◆ Task requirements ◆
Starting at the line containing "whole = Part.makeCompound(list(parts.values())).BoundBox", please quote every line up to and including the line containing "cad_parts[obj.name] = obj", exactly, and nothing beyond.

◆ Provided material ◆
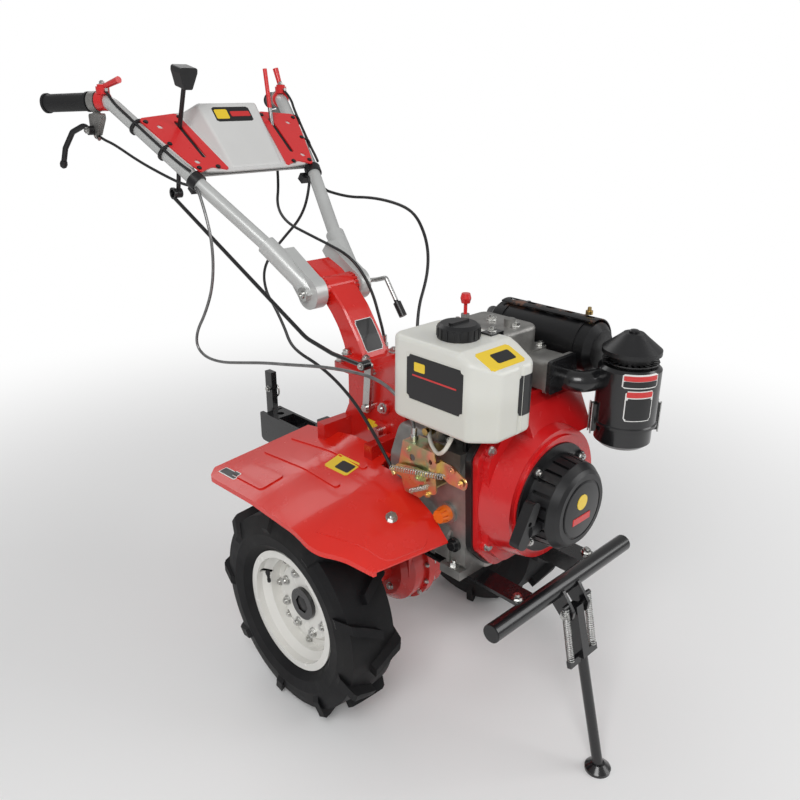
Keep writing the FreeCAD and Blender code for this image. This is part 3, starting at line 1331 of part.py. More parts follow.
ROUTES = {"throttle_cable": throttle_route, "stop_cable": stop_route, "clutch_cable": clutch_route,
          "reverse_cable": reverse_route}


def build_parts():
    parts = {}
    for name, shape in {"tyre": tyre(), "rim": rim(), "hub": together([hub(), half_shaft()])}.items():
        parts[name + "_left"] = shape
        parts[name + "_right"] = mirrored(shape)
    parts.update({
        "axle_case": axle_case(), "gearbox": gearbox(), "handle_column": handle_column(), "hitch": hitch(),
        "engine_frame": engine_frame(), "crankcase": crankcase(), "cylinder_block": cylinder_block(),
        "cylinder_head": cylinder_head(), "rocker_cover": rocker_cover(),
        "decompression_lever": decompression_lever(), "blower_gasket": blower_gasket(),
        "blower_housing": blower_housing(), "recoil_starter": recoil_starter(), "fuel_tank": fuel_tank(),
        "fuel_cap": fuel_cap(), "tank_bracket": tank_bracket(), "muffler": muffler(),
        "heat_shield": heat_shield(), "intake_box": intake_box(), "air_cleaner": air_cleaner(),
        "air_cleaner_cap": air_cleaner_cap(), "injection_pump": injection_pump(), "fuel_hose": fuel_hose(),
        "speed_bracket": speed_bracket(), "oil_plug": oil_plug(), "fender_left": fender(),
        "fender_right": mirrored(fender()), "fender_stays": fender_stays(), "gear_arm": gear_arm(),
        "handle_clamp": handle_clamp(), "handle_tube_left": handle_tube(1), "handle_tube_right": handle_tube(-1),
        "clamp_lever": clamp_lever(), "cross_plate": cross_plate(), "console": console(),
        "slot_plates": slot_plates(), "shift_lever": shift_lever(), "reverse_lever": reverse_lever(),
        "grips": grips(), "lever_brackets": both_sides(lever_bracket()),
        "clutch_levers": both_sides(clutch_lever()),
        "throttle_levers": together([throttle_lever(-1), throttle_lever(1)]), "cable_clips": cable_clips(),
        "shift_rod": shift_rod(), "bumper": bumper(), "stand_leg": stand_leg(),
        "stand_springs": stand_springs()})
    for name, route in ROUTES.items():
        parts[name] = cable(name, route)
    return parts


def main():
    os.makedirs(OUT_DIR, exist_ok=True)
    parts = build_parts()
    whole = Part.makeCompound(list(parts.values())).BoundBox
    shift = Vector(0, -(whole.YMin + whole.YMax) / 2, 0)
    print("plan shift along Y: %.3f" % shift.y)
    for name, shape in sorted(parts.items()):
        shape.translate(shift)
        span = shape.BoundBox
        print("%-18s solids %d valid %s  x %.0f..%.0f y %.0f..%.0f z %.0f..%.0f" % (
            name, len(shape.Solids), shape.isValid(), span.XMin, span.XMax,
            span.YMin, span.YMax, span.ZMin, span.ZMax))
        shape.exportStep(os.path.join(OUT_DIR, name + ".step"))


main()
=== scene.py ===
import math
import bmesh
import bpy
from mathutils import Matrix, Vector
from mathutils.bvhtree import BVHTree

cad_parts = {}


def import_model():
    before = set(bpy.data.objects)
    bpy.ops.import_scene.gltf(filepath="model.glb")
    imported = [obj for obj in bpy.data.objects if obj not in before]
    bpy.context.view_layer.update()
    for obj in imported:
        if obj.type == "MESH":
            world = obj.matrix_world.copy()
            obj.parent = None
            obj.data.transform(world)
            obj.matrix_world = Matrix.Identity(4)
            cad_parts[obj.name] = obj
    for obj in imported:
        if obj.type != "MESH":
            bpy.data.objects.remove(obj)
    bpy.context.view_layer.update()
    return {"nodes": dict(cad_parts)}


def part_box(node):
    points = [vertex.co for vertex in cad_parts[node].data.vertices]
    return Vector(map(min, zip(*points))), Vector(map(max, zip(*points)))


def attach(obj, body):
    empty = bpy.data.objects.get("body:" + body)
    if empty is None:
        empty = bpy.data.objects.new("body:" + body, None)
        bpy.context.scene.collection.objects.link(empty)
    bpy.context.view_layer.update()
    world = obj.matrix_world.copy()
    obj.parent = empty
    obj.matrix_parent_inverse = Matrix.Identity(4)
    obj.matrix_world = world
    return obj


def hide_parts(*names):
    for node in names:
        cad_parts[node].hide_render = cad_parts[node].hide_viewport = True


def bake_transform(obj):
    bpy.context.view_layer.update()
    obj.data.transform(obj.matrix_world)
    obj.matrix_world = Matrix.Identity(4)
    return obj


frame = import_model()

# A two-wheeled diesel power weeder: finishes, small parts, cables and a plain studio.
# Places are in metres from the point on the floor under the middle of the axle:
# x to the machine's left, y to the grips, z up.

nodes = frame["nodes"]
wheelLow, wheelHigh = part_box("tyre_left")
axleY = (wheelLow.y + wheelHigh.y) / 2
axleZ = (wheelLow.z + wheelHigh.z) / 2


def at(x, y, z):
    return Vector((x, y + axleY, z))


def mm(x, y, z):
    return at(x / 1000, y / 1000, z / 1000)


print("frame loaded,", len(nodes), "nodes")


# node sheets: a socket works in sums like a number

class Flow:
    def __init__(self, sheet, socket):
        self.sheet = sheet
        self.socket = socket

    def join(self, operation, first, second):
        made = self.sheet.node("ShaderNodeMath", {"operation": operation}, {0: first, 1: second})
        return made[0]

    def __add__(self, other):
        return self.join("ADD", self, other)

    def __radd__(self, other):
        return self.join("ADD", other, self)

    def __sub__(self, other):
        return self.join("SUBTRACT", self, other)

    def __rsub__(self, other):
        return self.join("SUBTRACT", other, self)

    def __mul__(self, other):
        return self.join("MULTIPLY", self, other)

    def __rmul__(self, other):
        return self.join("MULTIPLY", other, self)

    def above(self, edge, soft):
        made = self.sheet.node("ShaderNodeMapRange", {"interpolation_type": "SMOOTHSTEP"},
                               {"Value": self, "From Min": edge - soft, "From Max": edge + soft})
        return made[0]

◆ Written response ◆
    whole = Part.makeCompound(list(parts.values())).BoundBox
    shift = Vector(0, -(whole.YMin + whole.YMax) / 2, 0)
    print("plan shift along Y: %.3f" % shift.y)
    for name, shape in sorted(parts.items()):
        shape.translate(shift)
        span = shape.BoundBox
        print("%-18s solids %d valid %s  x %.0f..%.0f y %.0f..%.0f z %.0f..%.0f" % (
            name, len(shape.Solids), shape.isValid(), span.XMin, span.XMax,
            span.YMin, span.YMax, span.ZMin, span.ZMax))
        shape.exportStep(os.path.join(OUT_DIR, name + ".step"))


main()
=== scene.py ===
import math
import bmesh
import bpy
from mathutils import Matrix, Vector
from mathutils.bvhtree import BVHTree

cad_parts = {}


def import_model():
    before = set(bpy.data.objects)
    bpy.ops.import_scene.gltf(filepath="model.glb")
    imported = [obj for obj in bpy.data.objects if obj not in before]
    bpy.context.view_layer.update()
    for obj in imported:
        if obj.type == "MESH":
            world = obj.matrix_world.copy()
            obj.parent = None
            obj.data.transform(world)
            obj.matrix_world = Matrix.Identity(4)
            cad_parts[obj.name] = obj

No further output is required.